Basically if we have our 20+ islands from colorise-interactive/lazy brush
We want to paint on all of them, so add a huge canvas-wide gradient for a lightsource, for example, and then merge that down in a special way so that the merge down happens on all layers with visible pixels, yet we don' t want to loose our islands through merging.

woltherav updated the task description. (Show Details)
woltherav raised the priority of this task from to Wishlist.
woltherav assigned this task to dkazakov.
woltherav added subscribers: woltherav, Deevad.

A simple idea for interface with the user: simple paint, draw gradient (or use filter) directly on groups.
Then the effect hit all the children layers.
(but I guess it can be super-mega-impossiblo-difficult on the code side)

Speaking truly, I don't fully understand the task. There are several options possible:

  1. We make Merge Down Keep Source action, that merges the layers down, but keeps the original layers (just makes them invisible)
  2. Implement something like @Deevad suggested, though, yes, it would be really hard to do.
  3. Just let the user group these layers and draw in a separate layer above them using some complicated Blending modes, like Overlay, Addition or Multiply.

Probably related to T1587. Could be solved by locking the source layers, pressing Ctrl+E. Then a merged copy would be created, but the layers became invisible.

No it is not related. We did discuss this at the sprint, you seemed to think it was feasible back then(calling it something kin to 'reverse of the alpha inheritance' but I might be wrong).

It's like some kind of solution to multi layer painting. Multi layer painting would be painful to implement, but having a single special merge down action for it would simplify things.

So basically, you have a group of layers, and then a top layer. The top layer gets it's data merged down in such a way that it 1. doesn't destroy the group of layers(by flattening them, or so), and 2. respects the alpha of the group of layers, so only the color data is merged down.
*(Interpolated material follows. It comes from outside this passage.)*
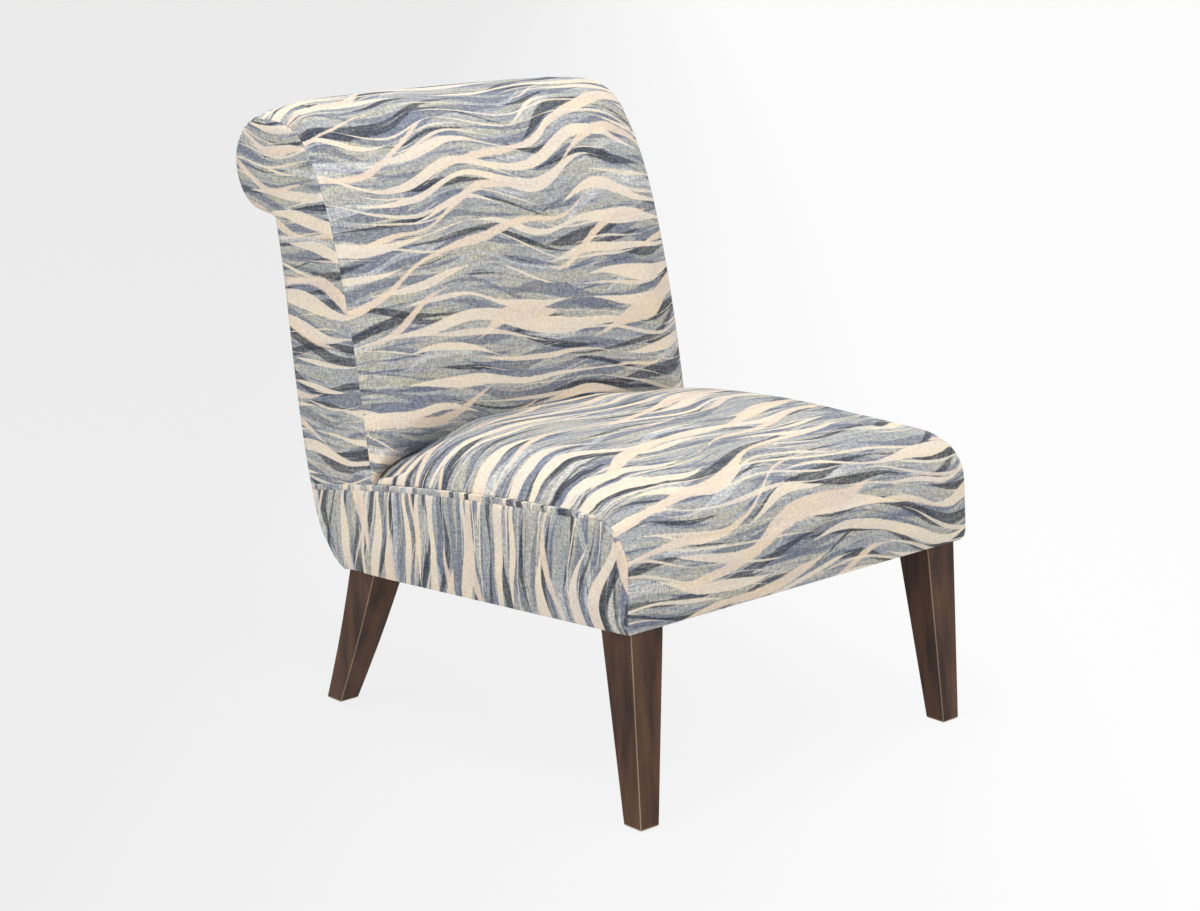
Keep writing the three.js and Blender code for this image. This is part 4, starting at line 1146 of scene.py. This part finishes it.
def floor_material():
    material, tree, shader = new_material("pale_floor", roughness=1.0)
    colour = floor_colour(tree)
    feed(tree, mix_colours(tree, "MULTIPLY", 1.0, colour, FLOOR_BOUNCE), shader, "Base Color")
    glow = add_node(tree, "ShaderNodeEmission")
    feed(tree, colour, glow, "Color")
    path = add_node(tree, "ShaderNodeLightPath").outputs
    seen = math_node(tree, "MAXIMUM", path["Is Camera Ray"], path["Is Glossy Ray"])
    blend = add_node(tree, "ShaderNodeMixShader")
    feed(tree, times(tree, seen, FLOOR_GLOW), blend, 0)
    feed(tree, shader.outputs[0], blend, 1)
    feed(tree, glow.outputs[0], blend, 2)
    feed(tree, blend.outputs[0], tree.nodes["Material Output"], "Surface")
    return material


def make_floor():
    sheet = bmesh.new()
    bmesh.ops.create_grid(sheet, x_segments=1, y_segments=1, size=FLOOR_REACH)
    mesh = bpy.data.meshes.new("floor")
    sheet.to_mesh(mesh)
    sheet.free()
    mesh.materials.append(floor_material())
    floor = bpy.data.objects.new("floor", mesh)
    scene.collection.objects.link(floor)
    print("floor:", 2 * FLOOR_REACH, "m wide")


make_floor()

# %% Light
WORLD_WHITE = (1, 1, 1, 1)
WORLD_STRENGTH = 0.75
# What the camera sees beyond the floor's end, from low down: a shade as pale as the floor
BACKDROP = linear(246, 246, 246)
LAMP_PLACE = Vector((-1.1, -0.5, 3.9))
LAMP_SIZE = 2.5
LAMP_POWER = 89


def make_light():
    world = bpy.data.worlds.new("studio")
    world.use_nodes = True
    tree = world.node_tree
    light = tree.nodes["Background"]
    light.inputs["Color"].default_value = WORLD_WHITE
    light.inputs["Strength"].default_value = WORLD_STRENGTH
    backdrop = add_node(tree, "ShaderNodeBackground")
    backdrop.inputs["Color"].default_value = (*BACKDROP, 1)
    blend = add_node(tree, "ShaderNodeMixShader")
    feed(tree, add_node(tree, "ShaderNodeLightPath").outputs["Is Camera Ray"], blend, 0)
    feed(tree, light.outputs[0], blend, 1)
    feed(tree, backdrop.outputs[0], blend, 2)
    feed(tree, blend.outputs[0], tree.nodes["World Output"], "Surface")
    scene.world = world
    data = bpy.data.lights.new("soft_lamp", "AREA")
    data.size = LAMP_SIZE
    data.energy = LAMP_POWER
    lamp = bpy.data.objects.new("soft_lamp", data)
    scene.collection.objects.link(lamp)
    lamp.location = LAMP_PLACE
    lamp.rotation_euler = (-LAMP_PLACE).to_track_quat("-Z", "Y").to_euler()
    print("lamp:", LAMP_POWER, "W at", list(lamp.location))


make_light()
scene.view_settings.view_transform = "Standard"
This is not 'keep islands but hide them' because that implies the result of the merge down isn't on the separated layers.
This is also not a blending mode, it's a merge down action.
Deevad's UI solution is interesting, but the idea of making it a special merge-down action on a plain layer is that it just simplifies the problem to a single merge down action and we don't need to implement weird things for maximum flexibility.